The 1999 report led then President Charles M. Vest to form Gender Equity Committees in the other four schools, which was modeled after the original committee, Hopkins said. These committees released reports in 2002. The Council on Faculty Diversity was also formed in response to the MIT report, with a faculty co-chair sitting on the Academic Council.

“At the time Vest and [then Provost Robert [A.] Brown appointed me to this position, it was a very novel thing to do, to have diversity represented at this high level of the institution,” Hopkins said. “The breakthrough was to have this issue represented by a faculty member at that high level on those committees of the Academic Council.”

According to Hopkins, major accomplishments of the Council on Faculty Diversity include the creation three new family leave policies to “help both female and male faculty to more easily manage work and family responsibilities,” new policies for hiring that would ensure that more women and under-represented minorities were successfully recruited to the faculty, and new committees to address the “very serious under-representation of minority faculty.”

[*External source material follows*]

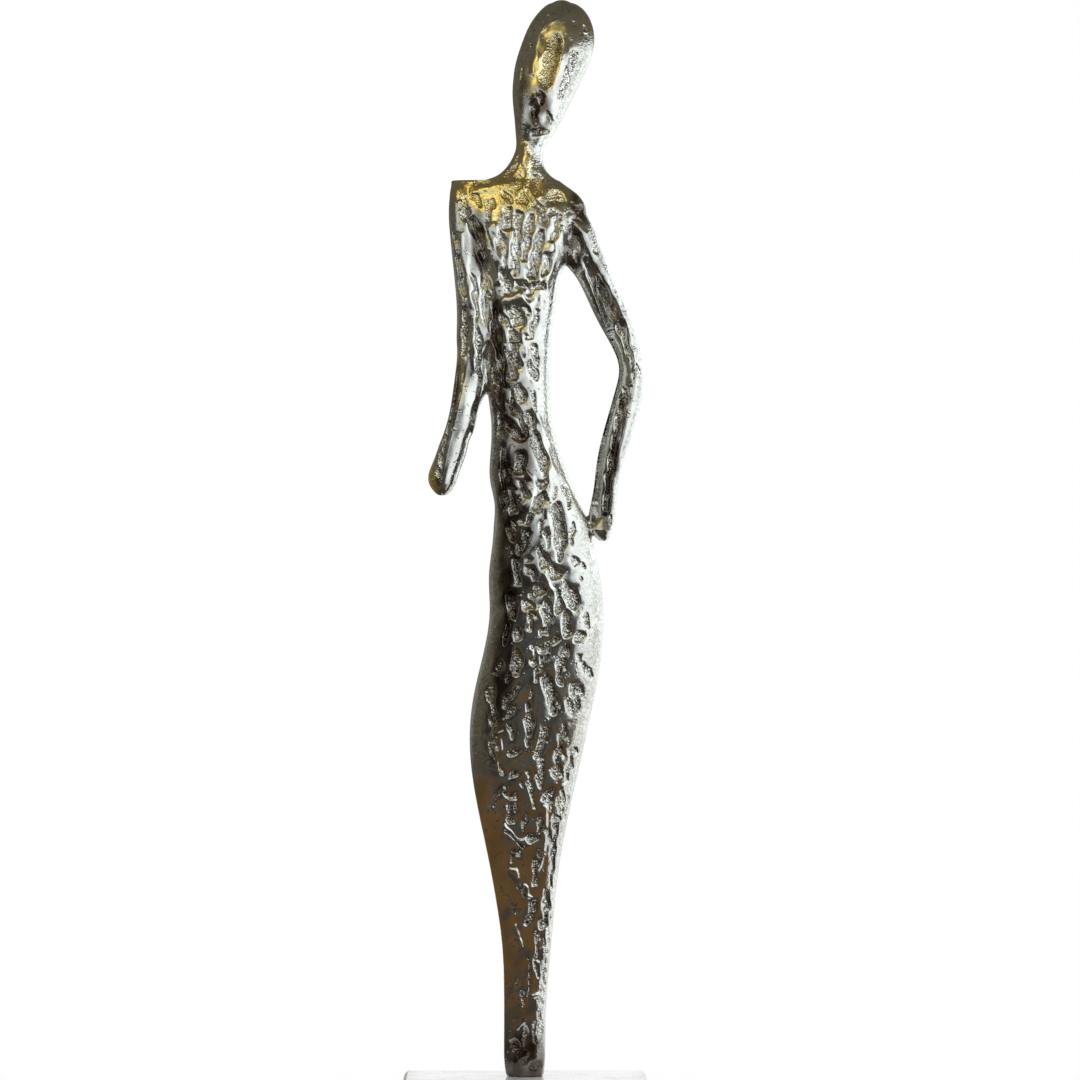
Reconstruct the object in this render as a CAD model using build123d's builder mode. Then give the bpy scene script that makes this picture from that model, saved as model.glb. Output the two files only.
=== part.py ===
"""Standing display figure: a slim sand-cast metal woman bolted to a stone block.

Frame: +Z up, +X to the figure's left hand (the raised elbow), -Y towards the front.
The origin is on the floor under the fixing stud. All lengths are millimetres.
"""

import os
from math import cos, pi, sin

from build123d import *

# ---------------------------------------------------------------- driving dimensions
figure_height = 600.0  # sole of the foot to the crown
figure_width = 120.5  # hanging hand to raised elbow
figure_thickness = 34.0  # deepest place, at the hips
front_share = 0.54  # share of the thickness that lies in front of the mould's parting plane
section_fullness = 2.5  # 2 is an ellipse, more is squarer

base_length = 136.0  # wider than the figure, so that the elbow is over the stone
base_depth = 90.0
base_height = 25.0
base_edge = 2.0  # chamfer round the top
base_corner = 3.0  # radius of the four upright corners

stud_radius = 3.0  # M6
stud_in_foot = 26.0
stud_past_nut = 2.0
thread_clearance = 0.05  # radial, stud in the foot and in the nut
base_hole_clearance = 0.3  # radial, stud in the stone

pin_radius = 1.5
pin_offset = 6.6  # from the stud, towards the hanging arm
pin_in_foot = 8.0
pin_share_of_stone = 0.7  # how far the pin goes into the stone above the pocket
pin_clearance = 0.03

recess_radius = 12.0  # pocket under the base for the nut
recess_spare = 2.3  # between the stud's end and the stone's underside
washer_bore_clearance = 0.2  # radial
gasket_radius = 9.5
gasket_thickness = 1.5
plain_washer_radius = 9.0
plain_washer_thickness = 1.6
spring_washer_radius = 5.9
spring_washer_thickness = 1.6
spring_washer_slit = 1.2
nut_across_flats = 10.0
nut_thickness = 5.0

foot_radius = 6.5  # rubber feet
foot_height = 3.0
foot_inset = 13.0  # centre of a rubber foot from the base's sides
foot_edge = 0.6

# ---------------------------------------------------------------- casting stations
# Each station is a level section: height above the sole, left edge, right edge, thickness.
# They are drawn for a casting of these overall sizes and scaled to the driving ones.
drawn_height = 600.0
drawn_width = 120.5
drawn_thickness = 34.0

body_stations = [
    (0, -10.3, 10.2, 18),
    (6, -11.4, 11.0, 19.5),
    (20, -11.8, 11.4, 20.5),
    (45, -11.8, 12.2, 21.5),
    (70, -12.6, 14.4, 22.5),
    (98, -16.2, 16.8, 24),
    (126, -21.4, 20.4, 26),
    (154, -27.2, 26.0, 28),
    (182, -30.8, 32.4, 30),
    (210, -29.2, 38.4, 32),
    (236, -23.4, 42.8, 34),
    (260, -19.8, 43.8, 34),
    (280, -20.2, 41.8, 33),
    (298, -18.2, 38.4, 31),
    (309, -17.4, 36.0, 30),
    (319, -17.0, 31.4, 28.5),
    (333, -19.6, 25.0, 26),
    (350, -19.2, 19.0, 24),
    (367, -19.0, 15.0, 22.5),
    (384, -21.2, 13.8, 22),
    (400, -22.6, 13.8, 22),
    (417, -23.2, 15.0, 23),
    (434, -23.6, 17.4, 25),
    (449, -25.4, 20.4, 27),
    (455, -27.2, 23.6, 27.5),
    (464, -30.5, 27.4, 28),
    (474, -36.0, 32.0, 27),
    (484, -41.0, 34.2, 25),
    (493, -42.0, 29.0, 22),
    (500.5, -41.4, 19.0, 18),
]

head_stations = [
    (494, -25.0, 22.0, 17),
    (502, -18.5, 15.8, 16.5),
    (506.5, -11.5, 11.6, 16),
    (512, -7.6, 9.9, 15),
    (518.5, -5.1, 11.2, 15.5),
    (526, -5.2, 15.6, 19),
    (535, -5.9, 20.8, 23),
    (545, -6.9, 25.8, 26.5),
    (556, -6.7, 31.2, 29),
    (567, -5.0, 36.1, 30),
    (577, -1.8, 38.6, 29),
    (585, 1.4, 38.2, 26.5),
    (591, 4.9, 36.2, 22.5),
    (595.5, 8.6, 33.2, 17.5),
    (598.6, 12.2, 29.4, 11),
    (600, 16.5, 24.5, 5),
]

hanging_arm_stations = [
    (324.5, -48.4, -44.6, 5),
    (326.5, -50.8, -41.8, 8.5),
    (329.5, -53.0, -39.6, 11),
    (334, -54.2, -37.8, 12.5),
    (342, -52.0, -35.0, 13.5),
    (350, -49.0, -32.4, 14),
    (358.5, -45.8, -29.6, 14),
    (367, -43.2, -27.0, 14.5),
    (376, -41.3, -24.6, 15),
    (382, -40.4, -21.6, 15.3),
    (391, -39.2, -19.8, 15.5),
    (406, -38.0, -19.2, 16),
    (423, -38.1, -19.6, 17),
    (440, -38.9, -21.0, 18),
    (456, -40.5, -23.6, 19),
    (473, -42.2, -26.0, 20),
    (487, -42.5, -28.6, 19),
    (496, -41.6, -31.0, 16),
]

bent_arm_stations = [
    (299, 42.0, 45.6, 5),
    (301.5, 39.0, 47.6, 9),
    (305.5, 36.2, 49.0, 12),
    (312, 35.4, 50.2, 13),
    (325, 37.8, 51.6, 13),
    (342, 40.0, 54.8, 13.5),
    (358.5, 43.4, 60.0, 14),
    (372, 47.2, 64.4, 14.5),
    (384, 50.6, 66.2, 15),
    (395, 52.6, 66.3, 15),
    (404, 50.4, 65.4, 15),
    (415, 44.4, 62.2, 15.5),
    (428.5, 37.4, 57.2, 16),
    (441, 31.6, 51.4, 17),
    (448, 27.4, 48.6, 17.5),
    (454, 22.4, 46.2, 18),
    (465, 18.0, 42.0, 19.5),
    (475, 16.0, 38.0, 20),
    (484, 13.0, 33.0, 19),
]

# ---------------------------------------------------------------- levels up the stack
washers_thickness = gasket_thickness + plain_washer_thickness + spring_washer_thickness
recess_depth = washers_thickness + nut_thickness + stud_past_nut + recess_spare
base_bottom = foot_height
base_top = base_bottom + base_height
pin_in_base = pin_share_of_stone * (base_height - recess_depth)
recess_top = base_bottom + recess_depth
gasket_bottom = recess_top - gasket_thickness
plain_washer_bottom = gasket_bottom - plain_washer_thickness
spring_washer_bottom = plain_washer_bottom - spring_washer_thickness
nut_bottom = spring_washer_bottom - nut_thickness
stud_bottom = nut_bottom - stud_past_nut
stud_top = base_top + stud_in_foot

tapped_radius = stud_radius + thread_clearance
washer_bore_radius = stud_radius + washer_bore_clearance
pin_hole_radius = pin_radius + pin_clearance
points_per_section = 14

width_scale = figure_width / drawn_width
height_scale = figure_height / drawn_height
thickness_scale = figure_thickness / drawn_thickness


def section_points(left, right, thickness):
    """Points round one level section: a full oval, deeper in front than behind."""
    middle = (left + right) / 2
    half_width = (right - left) / 2
    for step in range(points_per_section):
        angle = 2 * pi * step / points_per_section
        across = cos(angle)
        deep = sin(angle)
        share = front_share if deep < 0 else 1 - front_share
        x = abs(across) ** (2 / section_fullness) * (1 if across > 0 else -1)
        y = abs(deep) ** (2 / section_fullness) * (1 if deep > 0 else -1)
        yield (
            (middle + half_width * x) * width_scale,
            thickness * share * y * thickness_scale,
        )


def finish(part, label):
    """Name a finished piece and write it to its own file."""
    part.label = label
    export_step(part, f"parts/{label}.step")


os.makedirs("parts", exist_ok=True)

# ---------------------------------------------------------------- figure casting
blanks = []
for stations in (body_stations, head_stations, hanging_arm_stations, bent_arm_stations):
    with BuildPart() as blank:
        for height, left, right, thickness in stations:
            with BuildSketch(Plane.XY.offset(base_top + height * height_scale)):
                with BuildLine():
                    Spline(*section_points(left, right, thickness), periodic=True)
                make_face()
        loft()
    blanks.append(blank.part)

with BuildPart() as figure_casting:
    add(blanks)
    with BuildSketch(Plane.XY.offset(base_top)):
        Circle(tapped_radius)
    extrude(amount=stud_in_foot + stud_past_nut, mode=Mode.SUBTRACT)
    with BuildSketch(Plane.XY.offset(base_top)):
        with Locations((-pin_offset, 0)):
            Circle(pin_hole_radius)
    extrude(amount=pin_in_foot + pin_clearance, mode=Mode.SUBTRACT)

# ---------------------------------------------------------------- stone base
with BuildPart() as base_block:
    with BuildSketch(Plane.XY.offset(base_bottom)):
        RectangleRounded(base_length, base_depth, base_corner)
    extrude(amount=base_height)
    chamfer(base_block.faces().sort_by(Axis.Z)[-1].edges(), base_edge)
    with BuildSketch(Plane.XY.offset(base_bottom)):
        Circle(recess_radius)
    extrude(amount=recess_depth, mode=Mode.SUBTRACT)
    with BuildSketch(Plane.XY.offset(recess_top)):
        Circle(stud_radius + base_hole_clearance)
    extrude(amount=base_top - recess_top, mode=Mode.SUBTRACT)
    with BuildSketch(Plane.XY.offset(base_top)):
        with Locations((-pin_offset, 0)):
            Circle(pin_hole_radius)
    extrude(amount=-(pin_in_base + pin_clearance), mode=Mode.SUBTRACT)

# ---------------------------------------------------------------- fixings
with BuildPart() as fixing_stud:
    with BuildSketch(Plane.XY.offset(stud_bottom)):
        Circle(stud_radius)
    extrude(amount=stud_top - stud_bottom)
    chamfer(fixing_stud.edges().filter_by(GeomType.CIRCLE), stud_radius / 5)

with BuildPart() as locating_pin:
    with BuildSketch(Plane.XY.offset(base_top - pin_in_base)):
        with Locations((-pin_offset, 0)):
            Circle(pin_radius)
    extrude(amount=pin_in_base + pin_in_foot)
    chamfer(locating_pin.edges().filter_by(GeomType.CIRCLE), pin_radius / 4)

with BuildPart() as stone_gasket:
    with BuildSketch(Plane.XY.offset(gasket_bottom)):
        Circle(gasket_radius)
        Circle(washer_bore_radius, mode=Mode.SUBTRACT)
    extrude(amount=gasket_thickness)

with BuildPart() as plain_washer:
    with BuildSketch(Plane.XY.offset(plain_washer_bottom)):
        Circle(plain_washer_radius)
        Circle(washer_bore_radius, mode=Mode.SUBTRACT)
    extrude(amount=plain_washer_thickness)
    outer_rims = plain_washer.edges().filter_by(GeomType.CIRCLE).group_by(SortBy.RADIUS)[-1]
    chamfer(outer_rims, plain_washer_thickness / 5)

with BuildPart() as spring_washer:
    with BuildSketch(Plane.XY.offset(spring_washer_bottom)):
        Circle(spring_washer_radius)
        Circle(washer_bore_radius, mode=Mode.SUBTRACT)
        with Locations((spring_washer_radius, 0)):
            Rectangle(
                2 * (spring_washer_radius - washer_bore_radius) + spring_washer_slit,
                spring_washer_slit,
                rotation=35,
                mode=Mode.SUBTRACT,
            )
    extrude(amount=spring_washer_thickness)

with BuildPart() as hex_nut:
    with BuildSketch(Plane.XY.offset(nut_bottom)):
        RegularPolygon(nut_across_flats / 2, side_count=6, major_radius=False)
    extrude(amount=nut_thickness)
    with BuildSketch(Plane.XY.offset(nut_bottom)):
        Circle(nut_across_flats / 2 * 0.98)
    extrude(amount=nut_thickness, taper=-60, mode=Mode.INTERSECT)
    with BuildSketch(Plane.XY.offset(nut_bottom)):
        Circle(tapped_radius)
    extrude(amount=nut_thickness, mode=Mode.SUBTRACT)
    bore_rims = hex_nut.edges().filter_by(GeomType.CIRCLE).group_by(SortBy.RADIUS)[0]
    chamfer(bore_rims, (spring_washer_radius - stud_radius) / 6)

# ---------------------------------------------------------------- rubber feet
foot_x = base_length / 2 - foot_inset
foot_y = base_depth / 2 - foot_inset
foot_places = {
    "rubber_foot_front_left": (-foot_x, -foot_y),
    "rubber_foot_front_right": (foot_x, -foot_y),
    "rubber_foot_back_left": (-foot_x, foot_y),
    "rubber_foot_back_right": (foot_x, foot_y),
}

for foot_name, place in foot_places.items():
    with BuildPart() as rubber_foot:
        with BuildSketch(Plane.XY):
            with Locations(place):
                Circle(foot_radius)
        extrude(amount=foot_height)
        fillet(rubber_foot.faces().sort_by(Axis.Z)[0].edges(), foot_edge)
    finish(rubber_foot.part, foot_name)

finish(figure_casting.part, "figure_casting")
finish(base_block.part, "base_block")
finish(fixing_stud.part, "fixing_stud")
finish(locating_pin.part, "locating_pin")
finish(stone_gasket.part, "stone_gasket")
finish(plain_washer.part, "plain_washer")
finish(spring_washer.part, "spring_washer")
finish(hex_nut.part, "hex_nut")
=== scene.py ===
"""Standing display figure: a slim cast-metal woman bolted to a polished stone block on rubber feet."""

import math

import bpy
import numpy as np
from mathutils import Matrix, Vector


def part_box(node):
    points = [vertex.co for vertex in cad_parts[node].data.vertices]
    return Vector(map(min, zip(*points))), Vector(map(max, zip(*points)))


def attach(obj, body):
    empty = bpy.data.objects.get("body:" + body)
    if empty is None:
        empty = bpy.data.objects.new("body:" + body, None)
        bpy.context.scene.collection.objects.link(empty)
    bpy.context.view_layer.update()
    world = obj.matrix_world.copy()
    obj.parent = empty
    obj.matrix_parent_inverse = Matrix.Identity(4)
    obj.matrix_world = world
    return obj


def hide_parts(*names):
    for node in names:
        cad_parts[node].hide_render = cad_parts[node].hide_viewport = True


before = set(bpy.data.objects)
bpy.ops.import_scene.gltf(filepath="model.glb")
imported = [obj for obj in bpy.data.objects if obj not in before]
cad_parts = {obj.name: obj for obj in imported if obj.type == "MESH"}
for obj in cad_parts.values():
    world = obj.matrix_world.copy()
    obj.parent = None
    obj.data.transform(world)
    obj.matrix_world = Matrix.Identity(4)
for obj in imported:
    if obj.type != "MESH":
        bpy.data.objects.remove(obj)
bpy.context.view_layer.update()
mm = 0.001


# ---------------------------------------------------------------- camera
# A long lens a few metres in front of the figure, level with its middle,
# close enough to fill the height of the picture from the sole to the crown.
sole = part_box("figure_casting")[0].z
lens_distance = 4.0
picture_height = 603.6 * mm
picture_middle = Vector((8.4 * mm, 0, sole + 299.6 * mm))

camera_data = bpy.data.cameras.new("camera")
camera_data.sensor_width = 36
camera_data.lens = camera_data.sensor_width * lens_distance / picture_height
camera_data.clip_end = 50
camera = bpy.data.objects.new("camera", camera_data)
camera.location = picture_middle - Vector((0, lens_distance, 0))
camera.rotation_euler = (math.radians(90), 0, 0)
bpy.context.scene.collection.objects.link(camera)
bpy.context.scene.camera = camera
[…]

The MIT report in 1999, Hopkins said, also led Vest to invite the presidents from eight other universities to form a consortium to study the issues of women in science at their schools. The group voted to rename itself “The MIT9” this year.

In the joint letter to the faculty, Hockfield and Reif highlighted successes in diversity over the past year. According to the letter, 52 new faculty appointments were made since October 2005, 19 of whom (36.5 percent) are women and six of whom (11.5 percent) are from under-represented minority groups.